The switch was Knost going from Busch's team to Patrick's and savvy veteran Tony Gibson leaving Patrick for Busch seven races into the Chase. Busch and Gibson immediately took off, posting three top-11 finishes in the final three races last year. Patrick and Knost struggled to finishes of 27th, 42nd and 19th before starting strong this year.
No one denies that Gibson, with his decades of experience and seat-of-the-pants feel for how to set up a race car, may have been a better match for Patrick. Even so, Zipadelli says Stewart-Haas has never looked back.
"It made one team a lot stronger, and one kind of stayed where it was," he said. "I think it probably hurt Danica because I felt like they were making some progress. But to be honest, she had some (solid) first races (her rookie season), and I guess she should have made more progress than what she had. So it's just sometimes you have to do things. So that was one of the ones we had to do."
Knost's challenge over the final 10 races is to give Patrick a feel in the car she wants and hasn't been able to get consistently. It's a daunting challenge, for sure, because Sprint Cup cars are notoriously difficult to drive.

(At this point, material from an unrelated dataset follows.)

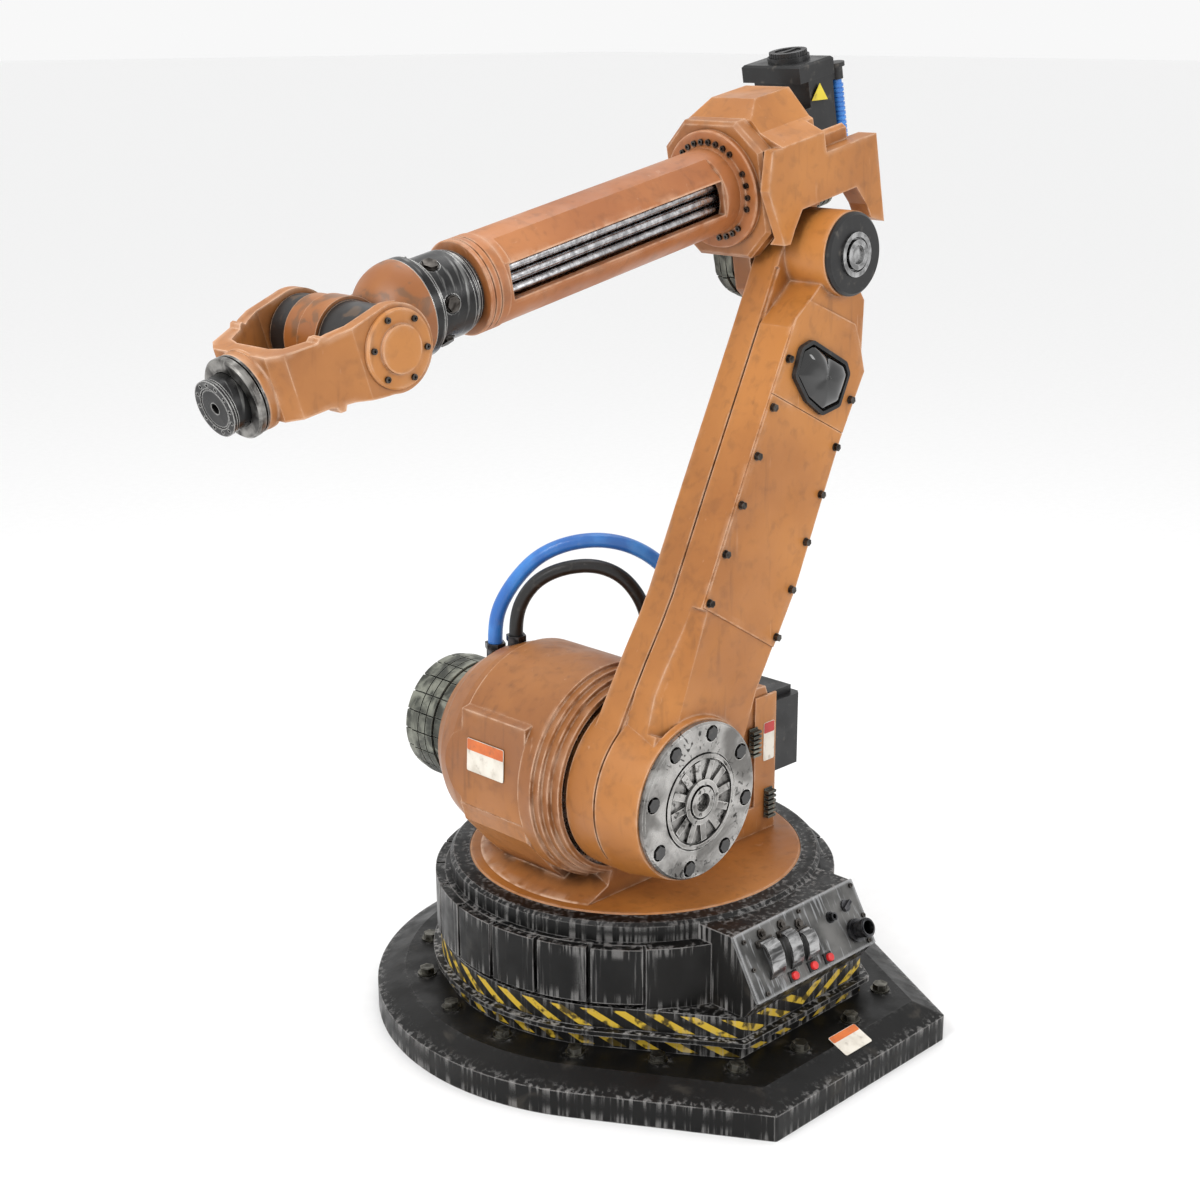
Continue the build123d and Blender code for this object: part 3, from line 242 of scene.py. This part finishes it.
def black_enamel(name, stripes=None):
    """Scuffed black satin enamel with pale upright scratches near its edges."""
    s = Shade(name)
    s.shader.inputs["Specular IOR Level"].default_value = 0.24
    cloud = s.between(s.noise(3.5, 5.0), 0.35, 0.7)
    colour = s.mix(cloud, rgb(8, 8, 8), rgb(19, 18, 17))
    dust = s.between(s.noise(17.0, 7.0, distortion=0.6), 0.58, 0.8, 0.0, 0.2)
    colour = s.mix(dust, colour, rgb(112, 104, 94))
    if stripes:
        colour = s.mix(stripes(s), colour, rgb(196, 164, 52))
    band = s.edges(0.042, 0.006, 0.22)
    scratch = s.between(s.noise(34.0, 5.0, (3.2, 3.2, 0.16)), 0.49, 0.64)
    colour = s.mix(s.times(band, scratch, 0.62), colour, rgb(176, 174, 172))
    rim = s.times(s.edges(0.0040), s.between(s.noise(26.0, 6.0), 0.36, 0.6, 0.2, 1.0), 0.8)
    colour = s.mix(rim, colour, rgb(170, 168, 166))
    rough = s.between(s.noise(20.0, 5.0), 0.3, 0.7, 0.30, 0.52)
    rough = s.calc("ADD", rough, s.times(dust, 0.4))
    s.raise_by(s.noise(300.0, 2.0), 0.10, 0.0006)
    s.raise_by(scratch, 0.06, 0.0006)
    return s.finish(colour, rough)


STRIPE_PITCH = 0.062
STRIPE_SLANT = 1.7
STRIPE_BANDS = ((0.1185, 0.154), (0.0795, 0.1035))
STRIPE_RADIUS = 0.404
STRIPE_FROM, STRIPE_TO = 0.52, 0.94


def hazard_stripes(s):
    """Slanting stripes on the two bands above and below the pedestal's lip, worn through in places."""
    x, y, z = s.xyz()
    around = s.times(s.calc("ARCTAN2", y, x), STRIPE_RADIUS)
    side = s.calc("SIGN", x)
    slant = s.calc("ADD", around, s.times(z, side, STRIPE_SLANT))
    phase = s.calc("FRACT", s.calc("DIVIDE", slant, STRIPE_PITCH))
    stripe = s.times(s.calc("GREATER_THAN", phase, STRIPE_FROM), s.calc("LESS_THAN", phase, STRIPE_TO))
    inside = None
    for low, high in STRIPE_BANDS:
        band = s.times(s.calc("GREATER_THAN", z, low), s.calc("LESS_THAN", z, high))
        inside = band if inside is None else s.calc("MAXIMUM", inside, band)
    left = s.between(s.noise(40.0, 6.0), 0.42, 0.52, 0.12, 1.0)
    return s.times(stripe, inside, left)


def metal(name, light, dark, rough=(0.25, 0.5), mottle=30.0, corner_shade_weight=0.6, shine=1.0, grain=(1, 1, 1)):
    """Bare or plated metal: mottled tone, fine grain, painted dark shade in corners and brighter rubbed edges."""
    s = Shade(name, metallic=shine)
    colour = s.mix(s.between(s.noise(mottle, 6.0, grain, 0.5), 0.36, 0.66), dark, light)
    # painted shade: near-black in the corners from the occlusion mask
    corner = s.times(s.between(s.hollows(0.012), 0.15, 0.8), corner_shade_weight)
    colour = s.mix(corner, colour, rgb(18, 16, 14))
    rubbed = s.times(s.edges(0.0016), 0.6)
    colour = s.mix(rubbed, colour, lighter(light, 1.7, 0.04))
    s.raise_by(s.noise(260.0, 3.0, grain), 0.12, 0.0005)
    return s.finish(colour, s.between(s.noise(mottle * 1.7, 4.0, grain), 0.3, 0.7, *rough))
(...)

Zipadelli says the feel Patrick is looking for "sometimes isn't there." Knost says he's using all of his engineering tricks to find it.
"I don't know that anything is impossible to provide," Knost said. "But one thing I've learned about most drivers is that if they don't feel the racing in the seat or the steering wheel or whatever, it becomes a limitation. ... With Danica, it seems we really have to work on having a stable platform. I don't think we've always achieved that."

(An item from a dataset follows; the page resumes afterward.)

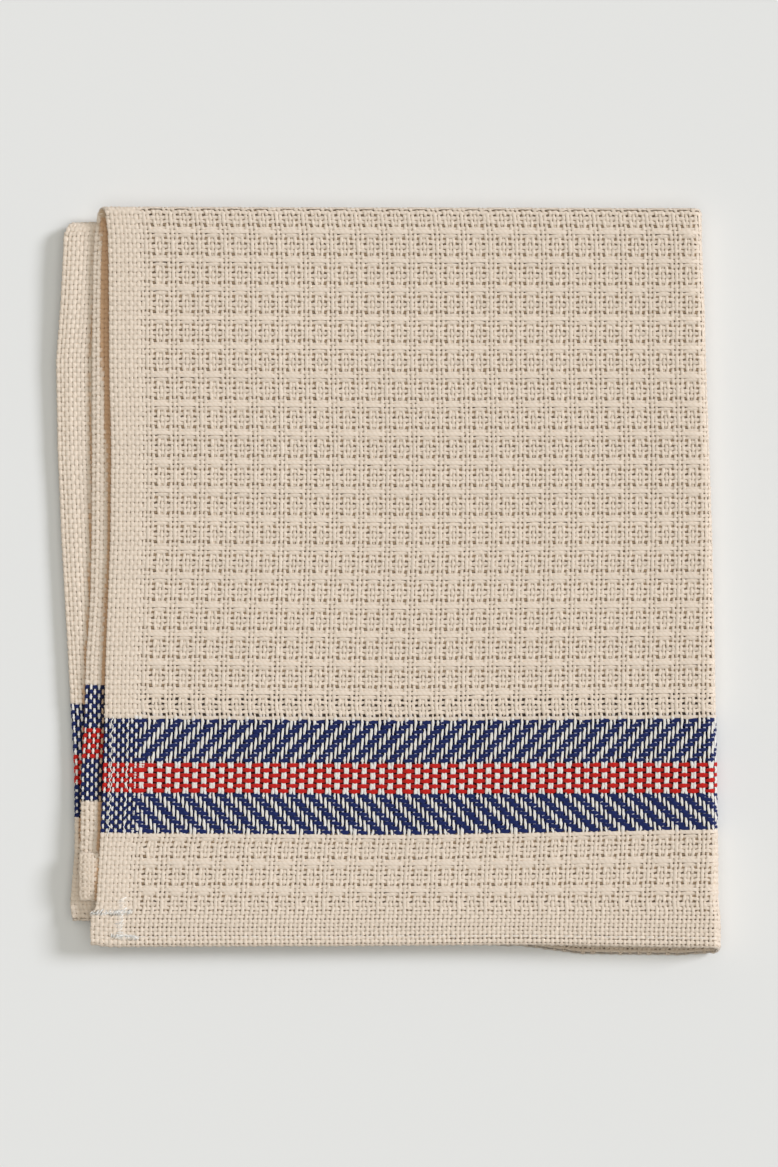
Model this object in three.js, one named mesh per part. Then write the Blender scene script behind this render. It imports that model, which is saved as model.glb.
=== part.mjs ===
// A woven cotton dishcloth, folded hem to hem and then side to side, lying on a flat surface.
// Millimetres, +Z up. The top fold is towards +Y, the side fold towards +X, the open selvedges towards -X
// and the hems towards -Y. The origin is under the middle of the folded cloth.
//
// The cloth is one sheet with four layers. From the top they are: face, second, third and under.
// Face and under are the two sides of the front half, and second and third those of the back half.
// The top fold joins face to second and third to under. The side fold joins face to under, outside,
// and second to third, inside.
import * as THREE from "three";

// The sheet itself.
const clothThickness = 1.2;
const hemThickness = 1.8;
const frontHemDepth = 10.3;
const backHemDepth = 12.2;
const hemStepLength = 1.6;
const hemRoundLength = 0.9;

// The height of the middle of the under layer, whose outer face lies flat on the surface.
const underHeight = clothThickness / 2;

// Going down the cloth, x of each layer's selvedge and of the outermost line of the side fold.
const edgesDown = [
  { y: 98, face: -76.4, second: -78.8, third: -85.2, under: -84.2, sideFold: 84.3 },
  { y: 93, face: -75.8, second: -79.5, third: -87.4, under: -85.0, sideFold: 84.3 },
  { y: 86, face: -75.6, second: -79.9, third: -87.6, under: -85.4, sideFold: 84.5 },
  { y: 74, face: -75.5, second: -80.1, third: -88.2, under: -85.7, sideFold: 85.1 },
  { y: 59, face: -75.5, second: -80.2, third: -89.4, under: -86.0, sideFold: 85.5 },
  { y: 35, face: -75.0, second: -80.3, third: -88.8, under: -85.6, sideFold: 86.4 },
  { y: 11, face: -75.3, second: -80.5, third: -87.8, under: -84.8, sideFold: 87.2 },
  { y: -5, face: -75.9, second: -80.8, third: -86.9, under: -84.0, sideFold: 87.5 },
  { y: -21, face: -76.5, second: -81.9, third: -86.1, under: -83.2, sideFold: 87.9 },
  { y: -38, face: -76.9, second: -82.5, third: -85.3, under: -82.6, sideFold: 88.2 },
  { y: -52, face: -77.2, second: -83.3, third: -84.4, under: -82.0, sideFold: 88.4 },
  { y: -73, face: -78.1, second: -83.4, third: -84.1, under: -80.6, sideFold: 88.7 },
  { y: -86, face: -78.8, second: -84.1, third: -85.0, under: -79.9, sideFold: 88.7 },
  { y: -94, face: -80.6, second: -84.2, third: -85.4, under: -79.6, sideFold: 89.4 },
  { y: -99, face: -80.4, second: -84.2, third: -85.4, under: -79.4, sideFold: 89.3 },
];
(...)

What seems certain is that Patrick and Knost will have 10 more races to try to make it work. Zipadelli said he doesn't expect any late-season switches like last year's, and he believes Patrick and Knost can do better together.
Patrick says she's game.
"I think there still things we have to work on," she said. "The things we have to work on together are things that I am better and worse at and he is better and worse at. But the point is, we're both kind of young in our jobs in NASCAR compared to many. So that's the challenge."